> [Provided data]:
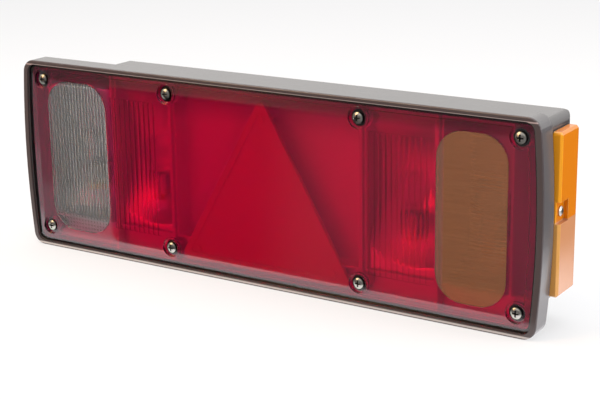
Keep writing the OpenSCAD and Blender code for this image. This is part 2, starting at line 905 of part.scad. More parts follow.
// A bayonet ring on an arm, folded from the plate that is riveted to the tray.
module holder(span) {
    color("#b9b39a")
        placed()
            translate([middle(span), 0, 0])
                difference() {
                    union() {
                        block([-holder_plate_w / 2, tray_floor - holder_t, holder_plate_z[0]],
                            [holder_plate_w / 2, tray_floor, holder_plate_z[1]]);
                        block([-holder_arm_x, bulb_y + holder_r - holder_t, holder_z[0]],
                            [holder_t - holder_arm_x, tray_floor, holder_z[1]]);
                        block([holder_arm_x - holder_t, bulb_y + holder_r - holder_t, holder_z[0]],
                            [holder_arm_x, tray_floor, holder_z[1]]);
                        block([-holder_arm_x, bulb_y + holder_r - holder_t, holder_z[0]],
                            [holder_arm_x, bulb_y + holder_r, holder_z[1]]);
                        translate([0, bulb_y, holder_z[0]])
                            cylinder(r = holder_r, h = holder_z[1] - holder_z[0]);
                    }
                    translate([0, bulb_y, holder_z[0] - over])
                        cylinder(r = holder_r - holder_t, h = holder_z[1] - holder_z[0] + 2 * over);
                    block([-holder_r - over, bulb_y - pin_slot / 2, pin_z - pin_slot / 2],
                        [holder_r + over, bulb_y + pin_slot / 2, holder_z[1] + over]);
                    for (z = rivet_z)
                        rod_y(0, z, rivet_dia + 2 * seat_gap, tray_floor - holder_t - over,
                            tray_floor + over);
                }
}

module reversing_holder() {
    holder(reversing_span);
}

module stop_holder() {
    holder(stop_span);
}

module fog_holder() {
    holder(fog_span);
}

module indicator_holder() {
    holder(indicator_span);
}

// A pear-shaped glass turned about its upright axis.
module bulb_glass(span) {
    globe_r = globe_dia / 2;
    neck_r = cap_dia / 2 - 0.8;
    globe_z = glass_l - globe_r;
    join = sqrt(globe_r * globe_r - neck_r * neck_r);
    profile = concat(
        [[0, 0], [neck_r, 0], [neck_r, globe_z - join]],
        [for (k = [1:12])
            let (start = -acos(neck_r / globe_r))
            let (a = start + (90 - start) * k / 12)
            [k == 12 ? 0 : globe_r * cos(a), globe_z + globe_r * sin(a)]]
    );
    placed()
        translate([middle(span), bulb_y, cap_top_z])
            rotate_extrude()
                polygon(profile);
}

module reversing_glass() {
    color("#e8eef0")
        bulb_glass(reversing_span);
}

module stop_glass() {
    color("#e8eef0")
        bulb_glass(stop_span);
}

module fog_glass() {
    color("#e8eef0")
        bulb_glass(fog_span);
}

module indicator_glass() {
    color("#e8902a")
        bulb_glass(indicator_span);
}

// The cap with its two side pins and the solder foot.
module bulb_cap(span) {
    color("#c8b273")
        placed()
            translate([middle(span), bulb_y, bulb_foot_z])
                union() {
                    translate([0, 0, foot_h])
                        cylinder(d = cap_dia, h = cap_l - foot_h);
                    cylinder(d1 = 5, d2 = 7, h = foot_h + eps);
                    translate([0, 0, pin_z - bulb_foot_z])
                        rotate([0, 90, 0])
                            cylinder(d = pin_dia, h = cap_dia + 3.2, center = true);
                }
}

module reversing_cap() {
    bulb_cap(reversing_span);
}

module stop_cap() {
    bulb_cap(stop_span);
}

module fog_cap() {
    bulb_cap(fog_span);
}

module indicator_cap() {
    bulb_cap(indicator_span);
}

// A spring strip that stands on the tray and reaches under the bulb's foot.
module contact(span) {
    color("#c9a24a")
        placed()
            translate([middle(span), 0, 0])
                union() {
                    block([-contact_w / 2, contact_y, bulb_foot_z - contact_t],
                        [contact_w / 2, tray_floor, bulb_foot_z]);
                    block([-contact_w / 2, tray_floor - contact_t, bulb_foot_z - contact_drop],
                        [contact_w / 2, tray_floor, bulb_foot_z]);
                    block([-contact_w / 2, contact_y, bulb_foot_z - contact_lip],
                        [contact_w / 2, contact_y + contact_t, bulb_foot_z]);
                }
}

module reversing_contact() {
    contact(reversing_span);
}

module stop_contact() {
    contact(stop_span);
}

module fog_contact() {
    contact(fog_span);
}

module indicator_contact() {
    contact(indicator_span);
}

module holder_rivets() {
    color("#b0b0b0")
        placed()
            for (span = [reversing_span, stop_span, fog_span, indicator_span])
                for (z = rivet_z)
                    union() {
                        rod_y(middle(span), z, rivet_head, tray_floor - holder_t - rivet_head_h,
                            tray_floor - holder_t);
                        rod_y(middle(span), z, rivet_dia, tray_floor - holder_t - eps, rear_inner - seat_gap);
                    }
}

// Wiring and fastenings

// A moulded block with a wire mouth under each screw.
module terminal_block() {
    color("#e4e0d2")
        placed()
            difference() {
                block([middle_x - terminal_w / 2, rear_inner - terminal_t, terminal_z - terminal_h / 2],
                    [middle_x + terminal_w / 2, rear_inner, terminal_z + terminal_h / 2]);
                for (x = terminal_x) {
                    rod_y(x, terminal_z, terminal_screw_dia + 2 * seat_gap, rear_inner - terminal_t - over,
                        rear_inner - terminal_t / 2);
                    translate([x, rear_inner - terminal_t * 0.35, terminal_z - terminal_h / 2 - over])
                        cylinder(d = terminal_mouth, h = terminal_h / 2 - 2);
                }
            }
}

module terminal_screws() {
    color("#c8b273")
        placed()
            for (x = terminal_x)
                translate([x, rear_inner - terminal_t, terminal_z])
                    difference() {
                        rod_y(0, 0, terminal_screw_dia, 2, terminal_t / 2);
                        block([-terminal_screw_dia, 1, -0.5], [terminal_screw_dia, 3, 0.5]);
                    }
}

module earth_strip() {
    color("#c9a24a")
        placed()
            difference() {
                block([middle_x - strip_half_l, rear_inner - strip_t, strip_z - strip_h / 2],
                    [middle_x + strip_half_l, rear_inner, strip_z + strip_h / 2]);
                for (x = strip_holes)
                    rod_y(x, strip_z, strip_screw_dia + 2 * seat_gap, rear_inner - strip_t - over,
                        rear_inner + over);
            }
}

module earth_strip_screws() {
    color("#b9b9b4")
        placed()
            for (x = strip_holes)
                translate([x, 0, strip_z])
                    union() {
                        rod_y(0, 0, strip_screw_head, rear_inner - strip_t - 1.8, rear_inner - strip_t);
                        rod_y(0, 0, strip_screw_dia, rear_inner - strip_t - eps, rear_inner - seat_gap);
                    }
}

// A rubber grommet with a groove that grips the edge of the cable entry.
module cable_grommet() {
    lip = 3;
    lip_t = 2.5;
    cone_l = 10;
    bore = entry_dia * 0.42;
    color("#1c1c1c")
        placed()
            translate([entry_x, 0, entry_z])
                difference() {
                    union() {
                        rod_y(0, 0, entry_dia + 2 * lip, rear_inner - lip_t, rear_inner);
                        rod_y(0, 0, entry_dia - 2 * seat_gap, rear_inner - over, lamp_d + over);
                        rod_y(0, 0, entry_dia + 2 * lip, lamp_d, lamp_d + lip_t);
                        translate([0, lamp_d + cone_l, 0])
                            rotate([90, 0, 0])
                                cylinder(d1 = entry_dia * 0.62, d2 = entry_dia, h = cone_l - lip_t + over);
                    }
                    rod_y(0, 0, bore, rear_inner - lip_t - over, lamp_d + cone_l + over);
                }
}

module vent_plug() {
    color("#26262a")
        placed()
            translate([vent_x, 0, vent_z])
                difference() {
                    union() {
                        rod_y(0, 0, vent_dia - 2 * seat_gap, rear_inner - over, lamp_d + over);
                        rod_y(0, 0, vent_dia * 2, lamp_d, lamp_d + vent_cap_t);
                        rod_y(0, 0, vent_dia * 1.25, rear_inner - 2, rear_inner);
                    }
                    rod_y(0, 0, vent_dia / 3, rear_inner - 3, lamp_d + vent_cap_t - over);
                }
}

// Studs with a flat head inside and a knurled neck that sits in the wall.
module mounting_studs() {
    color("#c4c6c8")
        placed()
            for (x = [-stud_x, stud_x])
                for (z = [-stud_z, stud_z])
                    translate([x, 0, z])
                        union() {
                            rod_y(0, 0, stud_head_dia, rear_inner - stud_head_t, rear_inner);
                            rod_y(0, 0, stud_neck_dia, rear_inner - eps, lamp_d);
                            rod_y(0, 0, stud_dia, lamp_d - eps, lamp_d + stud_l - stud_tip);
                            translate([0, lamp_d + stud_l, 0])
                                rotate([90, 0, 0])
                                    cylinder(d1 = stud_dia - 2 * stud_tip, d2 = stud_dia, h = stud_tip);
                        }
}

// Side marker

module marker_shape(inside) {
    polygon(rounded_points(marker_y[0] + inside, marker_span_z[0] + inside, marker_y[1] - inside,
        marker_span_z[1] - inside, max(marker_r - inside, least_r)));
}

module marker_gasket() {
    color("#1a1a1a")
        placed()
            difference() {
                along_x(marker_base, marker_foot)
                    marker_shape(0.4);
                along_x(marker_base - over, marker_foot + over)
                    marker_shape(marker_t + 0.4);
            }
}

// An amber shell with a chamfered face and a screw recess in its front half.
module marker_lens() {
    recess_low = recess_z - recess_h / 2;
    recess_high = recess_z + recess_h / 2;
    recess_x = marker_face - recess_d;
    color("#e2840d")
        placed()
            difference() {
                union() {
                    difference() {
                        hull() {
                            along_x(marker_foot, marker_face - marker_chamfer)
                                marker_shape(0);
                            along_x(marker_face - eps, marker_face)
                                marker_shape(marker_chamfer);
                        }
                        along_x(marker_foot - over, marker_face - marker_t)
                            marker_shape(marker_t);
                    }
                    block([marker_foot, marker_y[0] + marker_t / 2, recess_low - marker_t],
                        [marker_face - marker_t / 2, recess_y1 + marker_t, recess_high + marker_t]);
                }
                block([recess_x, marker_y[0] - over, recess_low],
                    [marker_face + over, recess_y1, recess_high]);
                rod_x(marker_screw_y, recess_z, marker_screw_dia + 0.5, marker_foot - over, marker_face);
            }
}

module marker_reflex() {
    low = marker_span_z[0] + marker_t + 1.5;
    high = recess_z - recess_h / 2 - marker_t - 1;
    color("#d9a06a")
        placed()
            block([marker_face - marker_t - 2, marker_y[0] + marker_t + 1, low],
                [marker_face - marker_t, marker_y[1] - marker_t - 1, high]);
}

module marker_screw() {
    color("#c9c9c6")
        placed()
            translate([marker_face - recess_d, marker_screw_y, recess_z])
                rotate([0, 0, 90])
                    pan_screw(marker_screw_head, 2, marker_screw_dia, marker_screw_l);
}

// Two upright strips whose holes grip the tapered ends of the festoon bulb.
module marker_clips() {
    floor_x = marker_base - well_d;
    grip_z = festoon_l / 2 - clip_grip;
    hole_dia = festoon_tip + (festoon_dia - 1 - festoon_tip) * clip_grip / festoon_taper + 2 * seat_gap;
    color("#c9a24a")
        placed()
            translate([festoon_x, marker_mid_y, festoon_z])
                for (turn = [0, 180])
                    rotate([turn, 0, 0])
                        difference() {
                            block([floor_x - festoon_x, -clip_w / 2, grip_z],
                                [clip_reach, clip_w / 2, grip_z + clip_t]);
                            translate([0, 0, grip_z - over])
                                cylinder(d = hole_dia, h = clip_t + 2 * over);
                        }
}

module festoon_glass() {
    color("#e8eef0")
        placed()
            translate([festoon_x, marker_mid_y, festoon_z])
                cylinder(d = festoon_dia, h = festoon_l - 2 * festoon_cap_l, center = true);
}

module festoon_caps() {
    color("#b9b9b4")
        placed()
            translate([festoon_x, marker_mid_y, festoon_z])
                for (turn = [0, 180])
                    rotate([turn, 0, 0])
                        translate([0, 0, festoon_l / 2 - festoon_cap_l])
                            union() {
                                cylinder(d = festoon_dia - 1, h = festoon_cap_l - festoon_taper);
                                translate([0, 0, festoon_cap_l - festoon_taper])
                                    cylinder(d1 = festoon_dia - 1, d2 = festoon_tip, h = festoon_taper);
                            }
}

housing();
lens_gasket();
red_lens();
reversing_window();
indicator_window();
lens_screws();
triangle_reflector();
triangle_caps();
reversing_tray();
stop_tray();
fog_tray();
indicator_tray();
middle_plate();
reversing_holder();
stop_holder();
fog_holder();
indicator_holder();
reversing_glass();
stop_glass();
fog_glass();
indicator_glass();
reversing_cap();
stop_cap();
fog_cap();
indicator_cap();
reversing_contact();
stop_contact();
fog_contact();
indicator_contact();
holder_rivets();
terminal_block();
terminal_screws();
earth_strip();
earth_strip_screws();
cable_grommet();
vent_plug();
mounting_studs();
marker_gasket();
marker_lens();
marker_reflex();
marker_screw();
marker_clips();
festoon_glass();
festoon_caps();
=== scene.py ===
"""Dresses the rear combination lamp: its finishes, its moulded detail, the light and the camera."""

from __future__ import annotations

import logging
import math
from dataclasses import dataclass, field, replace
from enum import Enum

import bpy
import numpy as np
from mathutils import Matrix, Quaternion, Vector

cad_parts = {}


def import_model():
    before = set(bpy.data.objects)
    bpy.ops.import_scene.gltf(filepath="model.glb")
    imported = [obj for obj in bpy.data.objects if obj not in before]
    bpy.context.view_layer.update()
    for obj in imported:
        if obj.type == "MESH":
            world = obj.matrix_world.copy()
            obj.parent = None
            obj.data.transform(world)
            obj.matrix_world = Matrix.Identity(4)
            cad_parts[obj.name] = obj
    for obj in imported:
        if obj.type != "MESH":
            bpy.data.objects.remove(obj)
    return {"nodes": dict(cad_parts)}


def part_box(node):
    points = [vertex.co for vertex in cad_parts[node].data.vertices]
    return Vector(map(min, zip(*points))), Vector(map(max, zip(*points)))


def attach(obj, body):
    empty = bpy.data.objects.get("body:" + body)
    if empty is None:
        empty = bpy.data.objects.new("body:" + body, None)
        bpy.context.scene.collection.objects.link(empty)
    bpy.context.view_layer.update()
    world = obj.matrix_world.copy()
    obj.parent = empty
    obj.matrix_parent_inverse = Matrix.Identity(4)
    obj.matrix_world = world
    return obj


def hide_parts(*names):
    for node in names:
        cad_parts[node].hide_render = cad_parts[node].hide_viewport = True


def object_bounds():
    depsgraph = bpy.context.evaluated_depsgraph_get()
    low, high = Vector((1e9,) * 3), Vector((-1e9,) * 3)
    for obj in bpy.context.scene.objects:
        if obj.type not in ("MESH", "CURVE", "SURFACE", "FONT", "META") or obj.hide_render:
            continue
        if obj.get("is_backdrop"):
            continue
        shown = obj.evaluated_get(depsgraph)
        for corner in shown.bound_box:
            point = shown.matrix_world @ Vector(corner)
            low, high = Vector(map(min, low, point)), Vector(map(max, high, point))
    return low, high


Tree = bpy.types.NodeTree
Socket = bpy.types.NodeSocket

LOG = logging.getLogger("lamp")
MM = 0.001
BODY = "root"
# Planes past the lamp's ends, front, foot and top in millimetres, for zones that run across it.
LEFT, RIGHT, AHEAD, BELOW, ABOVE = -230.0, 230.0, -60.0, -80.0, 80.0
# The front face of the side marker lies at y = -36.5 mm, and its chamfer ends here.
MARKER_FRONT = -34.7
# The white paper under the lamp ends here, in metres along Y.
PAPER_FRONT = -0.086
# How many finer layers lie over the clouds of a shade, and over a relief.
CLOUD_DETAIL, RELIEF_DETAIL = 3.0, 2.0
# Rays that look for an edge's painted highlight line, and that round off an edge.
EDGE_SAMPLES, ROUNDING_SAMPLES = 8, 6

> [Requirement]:
Copy verbatim the line that contains "terminal_screws();", the line that contains "depsgraph = bpy.context.evaluated_depsgraph_get()", and all lines between them.

> [Response for this exercise]:
terminal_screws();
earth_strip();
earth_strip_screws();
cable_grommet();
vent_plug();
mounting_studs();
marker_gasket();
marker_lens();
marker_reflex();
marker_screw();
marker_clips();
festoon_glass();
festoon_caps();
=== scene.py ===
"""Dresses the rear combination lamp: its finishes, its moulded detail, the light and the camera."""

from __future__ import annotations

import logging
import math
from dataclasses import dataclass, field, replace
from enum import Enum

import bpy
import numpy as np
from mathutils import Matrix, Quaternion, Vector

cad_parts = {}


def import_model():
    before = set(bpy.data.objects)
    bpy.ops.import_scene.gltf(filepath="model.glb")
    imported = [obj for obj in bpy.data.objects if obj not in before]
    bpy.context.view_layer.update()
    for obj in imported:
        if obj.type == "MESH":
            world = obj.matrix_world.copy()
            obj.parent = None
            obj.data.transform(world)
            obj.matrix_world = Matrix.Identity(4)
            cad_parts[obj.name] = obj
    for obj in imported:
        if obj.type != "MESH":
            bpy.data.objects.remove(obj)
    return {"nodes": dict(cad_parts)}


def part_box(node):
    points = [vertex.co for vertex in cad_parts[node].data.vertices]
    return Vector(map(min, zip(*points))), Vector(map(max, zip(*points)))


def attach(obj, body):
    empty = bpy.data.objects.get("body:" + body)
    if empty is None:
        empty = bpy.data.objects.new("body:" + body, None)
        bpy.context.scene.collection.objects.link(empty)
    bpy.context.view_layer.update()
    world = obj.matrix_world.copy()
    obj.parent = empty
    obj.matrix_parent_inverse = Matrix.Identity(4)
    obj.matrix_world = world
    return obj


def hide_parts(*names):
    for node in names:
        cad_parts[node].hide_render = cad_parts[node].hide_viewport = True


def object_bounds():
    depsgraph = bpy.context.evaluated_depsgraph_get()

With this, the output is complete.